3位決定戦(韓国 vs 中国)。地元、韓国が前半45秒にあっさりとチョン・ジョンミンがトライすると、19-5と優位に後半へ入った。しかし長身選手、馬力のある選手をそろえた中国は強化が実っている。3分、5分と連続トライで同点(19-19)。そしてフルタイムを報せるホーンが鳴った時、韓国が最後の攻めだったが反則、中国がゴール前タップからサヨナラトライを挙げ3位を奪った(19-24)。

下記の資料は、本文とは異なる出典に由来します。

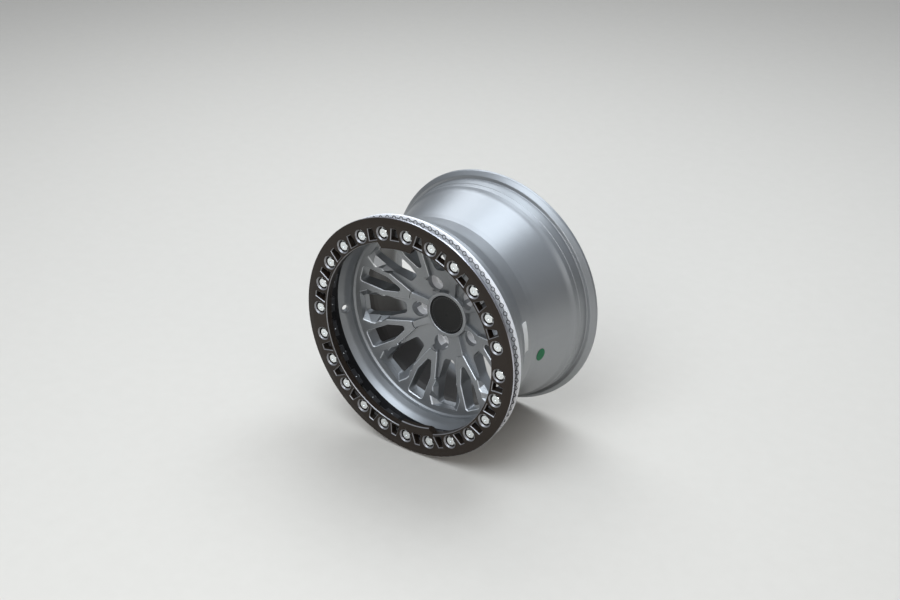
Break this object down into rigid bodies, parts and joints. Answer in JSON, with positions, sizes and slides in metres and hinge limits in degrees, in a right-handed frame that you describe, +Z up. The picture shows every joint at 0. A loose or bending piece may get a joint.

今大会の中国の充実ぶりはオリンピック出場権争いを激しくさせる契機となった。
5位決定戦はスリランカがフィリピンに21-14で勝利。7位はUAEで、チャイニーズ・タイペイを31-5で下した。
■日本女子、中国を退け優勝
日本女子はプールC最終戦でスリランカと対戦し、前半1分で原わか花がトライを奪う。原は2分、3分にも連続トライを決めた。前半は24-0、後半も原の4トライ目など計10点を加え、34-7で準決勝へ進んだ。
準決勝、パワーをいかすカザフスタンに先制トライを決められたが。苦しいときにも若手が奮起した。5分、カザフスタンの反則、タップからすぐに右へ回す。小笹知美が仕留め、5-5の同点に。1分後、リスタートのボールをカザフスタンが拾い損ねる。すかさず日本が奪って堤ほの花へ渡り、右ライン際を駆け抜けた。10-5で後半へ。
後半開始1分で再び堤が右隅へ運んだ。カザフスタンも反撃するが、とどめは、つないだボールを黒木理帆が中央へ。22-5でノーサイド。
決勝は、香港との準決勝を19-7で制した中国と対戦。「今年も強くなっている」と中村知春主将。アジアのライバルとはお互いに譲れない攻防を繰り返した。
前半4分、日本がマイボールラインアウトをつなぎ切り、平野優芽が左中間へ先制トライを決めた。2分後、中国が自陣からお返しにつなぎ5点を返し、同点に。
後半、局面を打開したのは黒木だった。2分、右中間へ運んだボールをもらうと黒木はオープンへ走り縦へ、ポスト左へ飛び込んだ。4分にも縦、中央ゴールライン目前まで運ぶと大黒田裕芽へ渡す、難なく7点を追加し、19-5で優勝を決めた。
黒木は話す。「2カ月半かけて食事の内容を改善しました。甘いもの、特に鯛焼きが好きなんですが……甘目は食べるのを月1回にしたし、炭水化物を減らしてタンパク質に変えたりと」。体脂肪率は4%落ちた。結果は現れた。「1試合で勝負を一度すると疲れていたのが何回もできるようになりました」
「今回はチャレンジャーとして臨んだ」という稲田仁ヘッドコーチ。「世界で戦うプレッシャーはもっと強い。アジアのレベルでミスが起きている」と、こちらも課題に取り組む。
3位決定戦は香港がカザフスタンに17-10で勝利。5位決定戦はタイがスリランカに32-5で快勝し、7位決定戦はマレーシアがシンガポールに7-0で競り勝った。
アジアシリーズ第2戦は9月14日、15日に中国で開催される。最終戦は9月28日、29日のスリランカ大会となる。
そしてその後、日本を除くチームは「2020東京オリンピック」のアジア最終予選に臨む。男子は11月23日、24日に韓国・仁川市で開催され、女子は11月9日に中国・光州市が決戦の舞台となる。